• Topics: Hanlon, Edward A  |  Soil and Water Science  | Phosphatic Clays  |  Lawn and Garden Design and Layout 

Landscape Diversity: Multiple-Use Landscapes for Reclaimed Phosphatic Clay Areas¹

Intent

Explore the benefits of using reclaimed phosphatic clay areas, a result of phosphate mining in central Florida, for multiple purposes to add to the local economy and the sustainability of the community and to take advantage of the clay resource for environmental and agricultural purposes. This document is written as a concept paper, which integrates information learned about phosphatic clay (for example, Phosphatic Clay for Agricultural Uses: Bibliography, http://edis.ifas.ufl.edu/SS444 , URL checked August 9, 2005).

Description of phosphatic clay areas

1. Phosphatic clay is one of the by-products of phosphate mining.

a) The phosphatic clay material is mostly in the clay-size fraction, usually containing both Montmorillonite and Palygorskite with some phosphorites.

i) This combination of clays, which are Ca and Mg saturated, provides flocculated, highly fertile clay with manageable tillage and high water holding capacity.

ii) Hydraulic conductivity of phosphatic clay is in the range of 10^-7 cm/hr, which means that water within the clay drains slowly.

2. The settling areas, used to recycle water from the hydraulically deposited phosphatic clay, are often previously mined and may contain other materials such as sand tailings and overburden.

a) Use of this mining process for water recycling and clay deposition results in considerable diversity of materials both within and among phosphatic clay settling areas.

3. The landscape form of the containment area (Fig. 1) before the introduction of phosphatic clay greatly influences the reclaimed phosphatic clay surface relief.

a) The depth of phosphatic clay will vary with the underlying terrain (Fig. 2). Where a valley exists in the floor of the phosphatic clay containment area, the phosphatic clay deposit will be the deepest.

4. As the phosphatic clay dewaters during the reclamation process (active use for mining purposes has ceased), the phosphatic clay undergoes subsidence or more appropriately differential settling.

a) Where clay deposits are the deepest, the most differential settling will occur.

i) The effects of differential settling on the phosphatic clay surface can be observed in as few as 4 or 5 years after reclamation.

ii) Differential settling will continue until the bulk density of the phosphatic clay increases sufficiently to support the weight of the phosphatic clay above. Typically, reclaimed phosphatic clay has a bulk density from 0.6 to 1.2 g cm^-3. This wide range is a reflection of both the variability of its composition and the stage of differential settling.

(a) In a 3-year trial on an unmined phosphatic clay area involving selected rates of biosolids, the phosphatic clay bulk density remained at 0.9 g cm^-3. However, the depth of the phosphatic clay was only 1 meter.

(b) At several other phosphatic clay sites where macrobeds, drainage landforms for intensive use of phosphatic clay developed by the author, were built in the mid-1990s, differential settling has destroyed the macrobeds. Clay depths varied from 1 meter to more than 20 meters.

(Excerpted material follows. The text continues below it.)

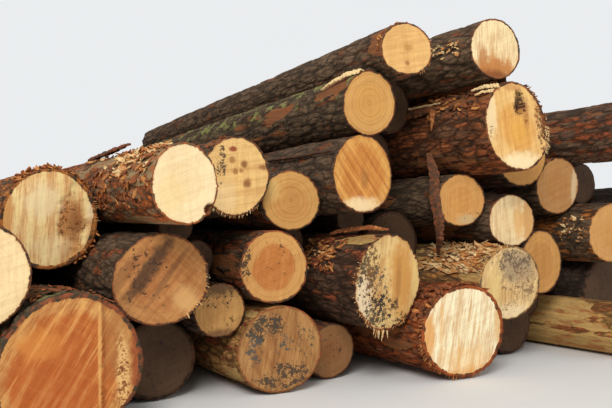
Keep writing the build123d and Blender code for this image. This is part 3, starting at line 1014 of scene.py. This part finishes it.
def bits_15(b):
    b.flakes(110, (118, 165), (0.13, 0.38), (0.018, 0.045), 0.012, (0.9, 2.3))
    b.strip(((108, 0.3, 0.004), (101, 0.2, 0.012), (96, 0.1, 0.016), (90, 0.01, 0.008)),
            (0.02, 0.045, 0.04, 0.012), 0.005, 1.3)
    b.strip(((99, 0.24, 0.002), (92, 0.15, 0.01), (86, 0.06, 0.006)), (0.012, 0.03, 0.01), 0.004, 1.8)
    b.splinters(14, (-124, -86), (0.006, 0.045), 0.85, 2.8, 0.01)
    b.splinters(44, (-130, -50), (0, 0.012), 0.8, 2.5, 0.006)
    b.splinters(20, (150, 235), (0, 0.006), 0.2, 2.6)


def bits_25(b):
    b.strip(((146, 0.48, 0.004), (148, 0.25, 0.006), (147, 0.02, 0.004)), (0.01, 0.013, 0.008), 0.01, 0.2)


def bits_39(b):
    b.strip(((146, 0.26, 0.002), (150, 0.4, 0.012), (151, 0.55, 0.014), (149, 0.78, 0.004)),
            (0.02, 0.05, 0.045, 0.012), 0.006, 0.5)
    b.strip(((139, 0.27, 0.004), (142, 0.4, 0.018), (143, 0.55, 0.02), (143, 0.74, 0.008)),
            (0.004, 0.01, 0.01, 0.003), 0.006, 2.9)
    b.strip(((150, 0.3, 0.004), (165, 0.285, 0.01), (178, 0.285, 0.008)), (0.04, 0.025, 0.003), 0.004, 1.5)
    b.strip(((120, -0.002, -0.01), (127, 0.05, 0.01), (133, 0.1, 0.018)), (0.036, 0.028, 0.005), 0.005, 3)
    b.strip(((130, 0, -0.01), (136, 0.04, 0.008), (141, 0.07, 0.012)), (0.026, 0.016, 0.004), 0.004, 2.8)
    b.flakes(90, (112, 165), (0.02, 0.34), (0.02, 0.06), 0.016, (0, 2))
    b.flakes(50, (10, 75), (-0.01, 0.02), (0.015, 0.04), 0.012, (0, 2.6))
    b.splinters(50, (-35, 5), (0.004, 0.034), 0.1, 2.9)
    b.flap(((97, 0.02, 0.004), (99, 0.15, 0.01), (98, 0.3, 0.01), (100, 0.45, 0.008), (99, 0.62, 0.006),
            (99, 0.9, 0.002)), (0.02, 0.044, 0.05, 0.044, 0.036, 0.01), 0.004, 0.3)
    b.flap(((104, 0.05, 0.002), (106, 0.18, 0.006), (104, 0.3, 0.004), (106, 0.42, 0)),
           (0.01, 0.03, 0.026, 0.008), 0.004, 1.2)
    hanging = [(0.262, -1.125, 0.958), (0.214, -1.212, 0.86), (0.208, -1.222, 0.76)]
    hanging += [(0.236, -1.222, 0.65), (0.26, -1.2, 0.57), (0.31, -1.135, 0.492)]
    facing = [unit(np.array([-0.6, -0.8, 0]))] * 6
    b.uneven_ribbon(hanging, facing, (0.022, 0.05, 0.042, 0.05, 0.034, 0.014), 0.005, 0.4)


def bits_33(b):
    b.strip(((110, -0.002, -0.006), (122, 0.05, 0.004), (134, 0.11, 0.008), (145, 0.18, 0.004)),
            (0.045, 0.04, 0.022, 0.003), 0.004, 2.9)


def bits_26(b):
    b.flakes(150, (95, 165), (-0.004, 0.32), (0.04, 0.11), 0.026, (1.8, 3), 0.35, 0.5)
    b.flakes(80, (95, 165), (-0.004, 0.32), (0.012, 0.035), 0.014, (0.8, 2.8))
    b.splinters(30, (95, 170), (0.002, 0.02), 0, 2.9)


def bits_42(b):
    b.flakes(30, (160, 190), (0.05, 0.2), (0.012, 0.034), 0.018, (2, 3))


def bits_41(b):
    b.flakes(20, (80, 190), (-0.003, 0.02), (0.012, 0.026), 0.008, (0.5, 2.2))
    b.splinters(30, (-60, 60), (0, 0.01), 0.1, 2.6)


def bits_06(b):
    b.flakes(110, (40, 175), (-0.012, 0.06), (0.02, 0.05), 0.014, (0.3, 1.6))
    b.splinters(70, (120, 300), (0, 0.014), 0.3, 1.9)


def bits_35(b):
    b.flakes(34, (150, 195), (0, 0.14), (0.015, 0.04), 0.016, (1.5, 2.9))


def bits_12(b):
    b.splinters(40, (-70, 20), (0, 0.01), 0.3, 2.5)


def bits_14(b):
    b.flakes(24, (110, 200), (-0.004, 0.02), (0.01, 0.025), 0.006, (0, 0.8))


def bits_02(b):
    b.flakes(90, (50, 120), (0, 0.35), (0.02, 0.05), 0.01, (0, 1.6))


LOOSE = {
    "02": bits_02, "06": bits_06, "12": bits_12, "14": bits_14, "15": bits_15, "16": bits_16,
    "21": bits_21, "22": bits_22, "25": bits_25, "26": bits_26, "33": bits_33, "35": bits_35,
    "39": bits_39, "41": bits_41, "42": bits_42,
}
# Logs that show much, and get a finer mesh
LARGE = "02 04 06 11 12 14 15 16 21 22 26 33 39 41 42".split()


def place_piece(name, mesh, node):
    piece = bpy.data.objects.new(name, mesh)
    bpy.context.scene.collection.objects.link(piece)
    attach(piece, "root")
    if node:
        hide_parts(node)


def build_log(node, seed):
    tail = node[-2:]
    if tail in LOOKS:
        look = full_look(LOOKS[tail])
        grid = LARGE_GRID if tail in LARGE else GRID
        materials = bark_material("bark_" + tail, look, seed), face_material("sawn_" + tail, look, seed)
    else:
        # Painted shade: a hidden log takes one of the darkened looks
        look = shade_darkened_look
        grid = BURIED_GRID
        materials = shade_darkened_barks[seed % 3], shade_darkened_faces[seed % 3]
    form = LogForm(node, grid[0])
    mesh = log_mesh("timber_" + tail, form, look, seed, grid[1], grid[2])
    for material in materials:
        mesh.materials.append(material)
    place_piece("timber_" + tail, mesh, node)
    if tail in LOOSE:
        bits = Bits(form, seed)
        LOOSE[tail](bits)
        loose = bits.finish("loose_bark_" + tail)
        loose.materials.append(loose_bark)
        place_piece("loose_bark_" + tail, loose, None)


loose_bark = loose_material("loose_bark")
# Three shared looks for the hidden logs, darkened as painted shade
shade_darkened_look = full_look(SHADE_DARKENED)
shade_darkened_barks = [bark_material(f"shade_darkened_bark_{i}", shade_darkened_look, 60 + i) for i in range(3)]
shade_darkened_faces = [face_material(f"shade_darkened_face_{i}", shade_darkened_look, 70 + i) for i in range(3)]
for number, node in enumerate(sorted(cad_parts)):
    build_log(node, number + 1)

# Floor
FLOOR_SIZE = 60
bpy.ops.mesh.primitive_plane_add(size=FLOOR_SIZE, location=(0, 0, 0))
floor = bpy.context.object
floor.name = "floor"
pale_floor = Shader(bpy.data.materials.new("pale_floor"))
floor.data.materials.append(pale_floor.finish(srgb("e2e1dd"), 0.9))
floor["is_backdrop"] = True

# Camera, placed left of the great butt and in front of it
LEFT_OF_BUTT = 0.64
BEFORE_ROW = 2.3
EYE_HEIGHT = 0.744
TURNED_RIGHT = 33.1
TILT = 89.69
LENS = 43.47
great_butt = LogForm("log_02", 8)
cam_data = bpy.data.cameras.new("camera")
cam_data.lens = LENS
cam = bpy.data.objects.new("camera", cam_data)
bpy.context.scene.collection.objects.link(cam)
cam.location = (great_butt.front[0] - LEFT_OF_BUTT, great_butt.butt - BEFORE_ROW, EYE_HEIGHT)
cam.rotation_euler = (math.radians(TILT), 0, -math.radians(TURNED_RIGHT))
bpy.context.scene.camera = cam

# Soft studio light, and a brighter backdrop for the camera
SKY_COLOUR = (0.96, 0.98, 1.0, 1)
SKY_LIGHT = 0.5
BACKDROP = 0.86
sky = Shader(bpy.data.worlds.new("studio"))
rays = sky.node("LightPath").outputs
mirrored = sky.math("MAXIMUM", rays["Is Glossy Ray"], rays["Is Transmission Ray"])
seen = sky.math("MAXIMUM", rays["Is Camera Ray"], mirrored)
strength = sky.plus(SKY_LIGHT, sky.times(seen, BACKDROP - SKY_LIGHT))
background = sky.fill(sky.node("Background"), {"Color": SKY_COLOUR, "Strength": strength})[0]
sky.fill(sky.node("OutputWorld"), {"Surface": background})
bpy.context.scene.world = sky.holder

LIT_PLACE = Vector((0.2, -0.8, 0.6))


def area_light(name, place, energy, width):
    data = bpy.data.lights.new(name, "AREA")
    data.energy = energy
    data.size = width
    lamp = bpy.data.objects.new(name, data)
    bpy.context.scene.collection.objects.link(lamp)
    lamp.location = place
    lamp.rotation_euler = (LIT_PLACE - Vector(place)).to_track_quat("-Z", "Y").to_euler()


area_light("key", (-4.2, -5.5, 5.2), energy=400, width=3)
area_light("fill", (5, -6, 3), energy=90, width=5)

bpy.context.scene.view_settings.view_transform = "Standard"
size["shown"] = [list(corner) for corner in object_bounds()]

(i)The added weight of phosphatic clay along the small ridge of the macrobed may actually exacerbate differential settling.

Figure 1. 

This concept drawing shows the landscape that will be used for the deposition of phosphatic clay, the so-called containment area. Note the windrows of materials and the formation of a berm around the perimeter. The shape of this basin will affect the shape of the phosphatic clay after reclamation and differential settling.

Figure 2. 

The same site is shown after clay deposition, reclamation, and several years into the differential settling process. Note that the berm has been reshaped and managers have used the multiple-use landscape approach immediately after reclamation of the surface. Tree planting and location of access roads are based upon underlying strata. Deeper zones of phosphatic clay have been set aside for water and wetlands. Filter strips surround these low areas. An assortment of crops (sod, energy crops, forages, native grasses for seed/transplanting) is positioned in the landscape based upon slope and drainage considerations. In this concept drawing, differential settling and original underlying strata have occurred at different rates. Note that the underlying strata is used as a road (left side of drawing and to the immediate right of trees) since this material extends to the surface. The phosphatic clay to the right of that road contains row crops and a swale in the middle for drainage and water quality considerations. Steeper land (far right on the side of the residual berm) is in grasses for stability on the slope.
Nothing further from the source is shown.